In this phase 2b study, LY3298176, a dual GIP and GLP-1 receptor agonist, led to a statistically significant and clinically meaningful dose-dependent improvement of glucose lowering and body weight reduction compared with dulaglutide and placebo
In their editorial article, Stumvoll and Tschöp  note that it is too early for any far-reaching clinical conclusion or recommendation based on the results of the study of Frias et al.. Several issues need to be addressed, for example whether LY3298176 is also superior to semaglutide, the most effective GLP-1 receptor agonist, which patients will benefit most from the dual agonist, and what will be the optimal dosing. As the field moves toward a future of metabolic precision medicine, future decision-making processes might include identifying the best incretin-based therapy for any individual patient from a choice of single molecule combination therapeutics. Better understanding of respective mechanisms of action and reliable predictive markers will be of considerable value to appropriately personalize such therapeutic choices.

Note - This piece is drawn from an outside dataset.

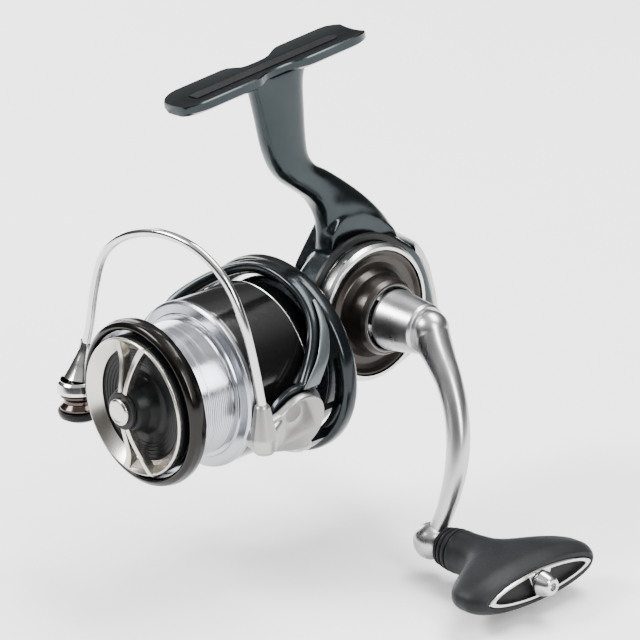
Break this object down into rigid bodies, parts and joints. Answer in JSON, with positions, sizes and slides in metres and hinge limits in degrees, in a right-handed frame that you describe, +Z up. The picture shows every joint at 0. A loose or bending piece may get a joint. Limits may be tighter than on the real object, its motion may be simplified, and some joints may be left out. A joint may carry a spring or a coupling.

The authors conclude: ‘The joint interpretation of encouraging results from pharmacologically optimized GLP-1 monoagonism and these new observations indicating superior benefits of a twincretin approach suggest that these treatment approaches could contribute to efforts to reduce the rising prevalence of obesity and type 2 diabetes.’